- _The data_
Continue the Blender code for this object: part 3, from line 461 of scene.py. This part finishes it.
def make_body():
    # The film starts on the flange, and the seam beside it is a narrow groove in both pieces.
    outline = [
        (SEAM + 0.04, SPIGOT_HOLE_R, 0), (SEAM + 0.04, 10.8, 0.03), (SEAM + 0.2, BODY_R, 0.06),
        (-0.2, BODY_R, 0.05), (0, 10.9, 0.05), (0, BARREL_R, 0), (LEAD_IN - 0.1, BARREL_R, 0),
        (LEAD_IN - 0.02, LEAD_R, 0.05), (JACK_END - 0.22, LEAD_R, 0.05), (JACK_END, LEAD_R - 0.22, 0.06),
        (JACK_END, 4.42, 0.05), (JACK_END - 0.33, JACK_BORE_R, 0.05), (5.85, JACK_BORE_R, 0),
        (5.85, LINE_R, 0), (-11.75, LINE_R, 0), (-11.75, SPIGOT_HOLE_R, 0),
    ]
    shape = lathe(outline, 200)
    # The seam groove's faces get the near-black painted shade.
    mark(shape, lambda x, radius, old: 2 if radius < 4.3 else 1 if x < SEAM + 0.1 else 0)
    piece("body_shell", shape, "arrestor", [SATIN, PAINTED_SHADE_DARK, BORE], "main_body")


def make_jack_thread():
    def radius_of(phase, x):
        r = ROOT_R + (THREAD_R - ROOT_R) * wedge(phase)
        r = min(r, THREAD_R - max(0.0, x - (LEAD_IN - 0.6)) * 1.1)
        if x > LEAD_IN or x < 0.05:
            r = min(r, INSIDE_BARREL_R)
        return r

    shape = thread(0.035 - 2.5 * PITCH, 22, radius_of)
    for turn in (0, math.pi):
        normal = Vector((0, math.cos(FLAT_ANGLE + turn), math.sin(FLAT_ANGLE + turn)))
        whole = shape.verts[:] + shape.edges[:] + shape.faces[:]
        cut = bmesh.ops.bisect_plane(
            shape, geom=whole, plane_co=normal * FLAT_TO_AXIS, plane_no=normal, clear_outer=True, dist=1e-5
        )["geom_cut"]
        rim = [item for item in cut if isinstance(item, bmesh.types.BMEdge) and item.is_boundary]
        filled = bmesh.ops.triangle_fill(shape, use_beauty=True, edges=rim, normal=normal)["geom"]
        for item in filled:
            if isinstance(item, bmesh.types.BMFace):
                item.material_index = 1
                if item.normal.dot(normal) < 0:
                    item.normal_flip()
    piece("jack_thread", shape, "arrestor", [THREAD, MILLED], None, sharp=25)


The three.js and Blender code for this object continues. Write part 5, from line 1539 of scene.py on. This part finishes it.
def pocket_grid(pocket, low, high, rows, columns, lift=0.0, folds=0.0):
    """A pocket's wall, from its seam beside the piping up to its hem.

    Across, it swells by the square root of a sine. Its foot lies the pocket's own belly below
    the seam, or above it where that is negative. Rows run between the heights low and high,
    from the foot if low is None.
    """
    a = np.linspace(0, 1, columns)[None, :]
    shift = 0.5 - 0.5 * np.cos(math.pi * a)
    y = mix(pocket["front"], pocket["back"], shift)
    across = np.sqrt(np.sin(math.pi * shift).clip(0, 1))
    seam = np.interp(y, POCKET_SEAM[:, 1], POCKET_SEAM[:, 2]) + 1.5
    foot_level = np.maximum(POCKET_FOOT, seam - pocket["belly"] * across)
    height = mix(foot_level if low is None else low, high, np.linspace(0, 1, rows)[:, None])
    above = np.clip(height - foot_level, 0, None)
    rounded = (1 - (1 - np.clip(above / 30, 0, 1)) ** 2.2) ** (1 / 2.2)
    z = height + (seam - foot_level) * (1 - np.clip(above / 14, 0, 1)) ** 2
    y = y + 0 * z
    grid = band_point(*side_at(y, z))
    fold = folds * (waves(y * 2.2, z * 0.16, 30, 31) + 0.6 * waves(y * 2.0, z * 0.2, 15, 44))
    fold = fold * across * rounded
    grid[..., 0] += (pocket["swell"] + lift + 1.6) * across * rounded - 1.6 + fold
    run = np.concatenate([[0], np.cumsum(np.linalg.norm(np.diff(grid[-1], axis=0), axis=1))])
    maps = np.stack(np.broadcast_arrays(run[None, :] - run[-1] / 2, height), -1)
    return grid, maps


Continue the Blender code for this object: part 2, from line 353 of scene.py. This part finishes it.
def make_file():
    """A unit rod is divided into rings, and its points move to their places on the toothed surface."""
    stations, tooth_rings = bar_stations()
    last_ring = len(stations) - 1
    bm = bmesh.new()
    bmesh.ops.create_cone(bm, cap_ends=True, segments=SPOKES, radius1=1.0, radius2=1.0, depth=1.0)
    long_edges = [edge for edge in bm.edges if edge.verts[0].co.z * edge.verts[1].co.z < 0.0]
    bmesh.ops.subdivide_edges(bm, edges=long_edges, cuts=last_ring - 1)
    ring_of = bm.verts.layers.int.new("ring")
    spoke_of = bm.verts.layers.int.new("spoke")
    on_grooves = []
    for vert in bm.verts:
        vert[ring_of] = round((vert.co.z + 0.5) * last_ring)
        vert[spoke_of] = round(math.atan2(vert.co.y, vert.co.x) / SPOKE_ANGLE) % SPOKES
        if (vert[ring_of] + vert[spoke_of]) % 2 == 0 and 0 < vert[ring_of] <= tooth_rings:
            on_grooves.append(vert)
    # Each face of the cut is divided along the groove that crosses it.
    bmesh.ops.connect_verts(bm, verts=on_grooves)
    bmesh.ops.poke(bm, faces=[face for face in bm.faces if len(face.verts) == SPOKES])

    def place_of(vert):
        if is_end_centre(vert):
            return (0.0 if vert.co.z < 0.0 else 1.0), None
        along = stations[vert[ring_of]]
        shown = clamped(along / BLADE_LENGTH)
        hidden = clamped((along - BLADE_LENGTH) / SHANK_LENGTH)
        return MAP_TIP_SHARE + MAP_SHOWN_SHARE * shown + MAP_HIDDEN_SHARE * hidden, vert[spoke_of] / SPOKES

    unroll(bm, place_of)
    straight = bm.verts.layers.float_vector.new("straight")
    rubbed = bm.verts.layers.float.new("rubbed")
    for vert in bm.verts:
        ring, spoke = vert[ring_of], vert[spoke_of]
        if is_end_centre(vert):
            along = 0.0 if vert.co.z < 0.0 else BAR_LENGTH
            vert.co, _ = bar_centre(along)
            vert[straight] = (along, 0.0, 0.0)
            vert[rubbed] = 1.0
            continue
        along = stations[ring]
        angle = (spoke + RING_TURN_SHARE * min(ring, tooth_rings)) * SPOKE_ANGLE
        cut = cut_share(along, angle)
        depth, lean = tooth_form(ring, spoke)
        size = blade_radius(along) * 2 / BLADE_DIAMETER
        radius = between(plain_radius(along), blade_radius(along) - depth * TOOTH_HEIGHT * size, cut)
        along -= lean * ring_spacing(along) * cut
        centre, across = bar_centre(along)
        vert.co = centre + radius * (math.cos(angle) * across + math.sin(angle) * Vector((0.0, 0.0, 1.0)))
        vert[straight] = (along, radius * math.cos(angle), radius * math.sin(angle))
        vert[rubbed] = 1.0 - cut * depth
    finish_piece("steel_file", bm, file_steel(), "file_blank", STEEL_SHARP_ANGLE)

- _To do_
The records above are to be copied in full, exactly as written.

- _Result_
Continue the Blender code for this object: part 3, from line 461 of scene.py. This part finishes it.
def make_body():
    # The film starts on the flange, and the seam beside it is a narrow groove in both pieces.
    outline = [
        (SEAM + 0.04, SPIGOT_HOLE_R, 0), (SEAM + 0.04, 10.8, 0.03), (SEAM + 0.2, BODY_R, 0.06),
        (-0.2, BODY_R, 0.05), (0, 10.9, 0.05), (0, BARREL_R, 0), (LEAD_IN - 0.1, BARREL_R, 0),
        (LEAD_IN - 0.02, LEAD_R, 0.05), (JACK_END - 0.22, LEAD_R, 0.05), (JACK_END, LEAD_R - 0.22, 0.06),
        (JACK_END, 4.42, 0.05), (JACK_END - 0.33, JACK_BORE_R, 0.05), (5.85, JACK_BORE_R, 0),
        (5.85, LINE_R, 0), (-11.75, LINE_R, 0), (-11.75, SPIGOT_HOLE_R, 0),
    ]
    shape = lathe(outline, 200)
    # The seam groove's faces get the near-black painted shade.
    mark(shape, lambda x, radius, old: 2 if radius < 4.3 else 1 if x < SEAM + 0.1 else 0)
    piece("body_shell", shape, "arrestor", [SATIN, PAINTED_SHADE_DARK, BORE], "main_body")


def make_jack_thread():
    def radius_of(phase, x):
        r = ROOT_R + (THREAD_R - ROOT_R) * wedge(phase)
        r = min(r, THREAD_R - max(0.0, x - (LEAD_IN - 0.6)) * 1.1)
        if x > LEAD_IN or x < 0.05:
            r = min(r, INSIDE_BARREL_R)
        return r

    shape = thread(0.035 - 2.5 * PITCH, 22, radius_of)
    for turn in (0, math.pi):
        normal = Vector((0, math.cos(FLAT_ANGLE + turn), math.sin(FLAT_ANGLE + turn)))
        whole = shape.verts[:] + shape.edges[:] + shape.faces[:]
        cut = bmesh.ops.bisect_plane(
            shape, geom=whole, plane_co=normal * FLAT_TO_AXIS, plane_no=normal, clear_outer=True, dist=1e-5
        )["geom_cut"]
        rim = [item for item in cut if isinstance(item, bmesh.types.BMEdge) and item.is_boundary]
        filled = bmesh.ops.triangle_fill(shape, use_beauty=True, edges=rim, normal=normal)["geom"]
        for item in filled:
            if isinstance(item, bmesh.types.BMFace):
                item.material_index = 1
                if item.normal.dot(normal) < 0:
                    item.normal_flip()
    piece("jack_thread", shape, "arrestor", [THREAD, MILLED], None, sharp=25)


The three.js and Blender code for this object continues. Write part 5, from line 1539 of scene.py on. This part finishes it.
def pocket_grid(pocket, low, high, rows, columns, lift=0.0, folds=0.0):
    """A pocket's wall, from its seam beside the piping up to its hem.

    Across, it swells by the square root of a sine. Its foot lies the pocket's own belly below
    the seam, or above it where that is negative. Rows run between the heights low and high,
    from the foot if low is None.
    """
    a = np.linspace(0, 1, columns)[None, :]
    shift = 0.5 - 0.5 * np.cos(math.pi * a)
    y = mix(pocket["front"], pocket["back"], shift)
    across = np.sqrt(np.sin(math.pi * shift).clip(0, 1))
    seam = np.interp(y, POCKET_SEAM[:, 1], POCKET_SEAM[:, 2]) + 1.5
    foot_level = np.maximum(POCKET_FOOT, seam - pocket["belly"] * across)
    height = mix(foot_level if low is None else low, high, np.linspace(0, 1, rows)[:, None])
    above = np.clip(height - foot_level, 0, None)
    rounded = (1 - (1 - np.clip(above / 30, 0, 1)) ** 2.2) ** (1 / 2.2)
    z = height + (seam - foot_level) * (1 - np.clip(above / 14, 0, 1)) ** 2
    y = y + 0 * z
    grid = band_point(*side_at(y, z))
    fold = folds * (waves(y * 2.2, z * 0.16, 30, 31) + 0.6 * waves(y * 2.0, z * 0.2, 15, 44))
    fold = fold * across * rounded
    grid[..., 0] += (pocket["swell"] + lift + 1.6) * across * rounded - 1.6 + fold
    run = np.concatenate([[0], np.cumsum(np.linalg.norm(np.diff(grid[-1], axis=0), axis=1))])
    maps = np.stack(np.broadcast_arrays(run[None, :] - run[-1] / 2, height), -1)
    return grid, maps


Continue the Blender code for this object: part 2, from line 353 of scene.py. This part finishes it.
def make_file():
    """A unit rod is divided into rings, and its points move to their places on the toothed surface."""
    stations, tooth_rings = bar_stations()
    last_ring = len(stations) - 1
    bm = bmesh.new()
    bmesh.ops.create_cone(bm, cap_ends=True, segments=SPOKES, radius1=1.0, radius2=1.0, depth=1.0)
    long_edges = [edge for edge in bm.edges if edge.verts[0].co.z * edge.verts[1].co.z < 0.0]
    bmesh.ops.subdivide_edges(bm, edges=long_edges, cuts=last_ring - 1)
    ring_of = bm.verts.layers.int.new("ring")
    spoke_of = bm.verts.layers.int.new("spoke")
    on_grooves = []
    for vert in bm.verts:
        vert[ring_of] = round((vert.co.z + 0.5) * last_ring)
        vert[spoke_of] = round(math.atan2(vert.co.y, vert.co.x) / SPOKE_ANGLE) % SPOKES
        if (vert[ring_of] + vert[spoke_of]) % 2 == 0 and 0 < vert[ring_of] <= tooth_rings:
            on_grooves.append(vert)
    # Each face of the cut is divided along the groove that crosses it.
    bmesh.ops.connect_verts(bm, verts=on_grooves)
    bmesh.ops.poke(bm, faces=[face for face in bm.faces if len(face.verts) == SPOKES])

    def place_of(vert):
        if is_end_centre(vert):
            return (0.0 if vert.co.z < 0.0 else 1.0), None
        along = stations[vert[ring_of]]
        shown = clamped(along / BLADE_LENGTH)
        hidden = clamped((along - BLADE_LENGTH) / SHANK_LENGTH)
        return MAP_TIP_SHARE + MAP_SHOWN_SHARE * shown + MAP_HIDDEN_SHARE * hidden, vert[spoke_of] / SPOKES

    unroll(bm, place_of)
    straight = bm.verts.layers.float_vector.new("straight")
    rubbed = bm.verts.layers.float.new("rubbed")
    for vert in bm.verts:
        ring, spoke = vert[ring_of], vert[spoke_of]
        if is_end_centre(vert):
            along = 0.0 if vert.co.z < 0.0 else BAR_LENGTH
            vert.co, _ = bar_centre(along)
            vert[straight] = (along, 0.0, 0.0)
            vert[rubbed] = 1.0
            continue
        along = stations[ring]
        angle = (spoke + RING_TURN_SHARE * min(ring, tooth_rings)) * SPOKE_ANGLE
        cut = cut_share(along, angle)
        depth, lean = tooth_form(ring, spoke)
        size = blade_radius(along) * 2 / BLADE_DIAMETER
        radius = between(plain_radius(along), blade_radius(along) - depth * TOOTH_HEIGHT * size, cut)
        along -= lean * ring_spacing(along) * cut
        centre, across = bar_centre(along)
        vert.co = centre + radius * (math.cos(angle) * across + math.sin(angle) * Vector((0.0, 0.0, 1.0)))
        vert[straight] = (along, radius * math.cos(angle), radius * math.sin(angle))
        vert[rubbed] = 1.0 - cut * depth
    finish_piece("steel_file", bm, file_steel(), "file_blank", STEEL_SHARP_ANGLE)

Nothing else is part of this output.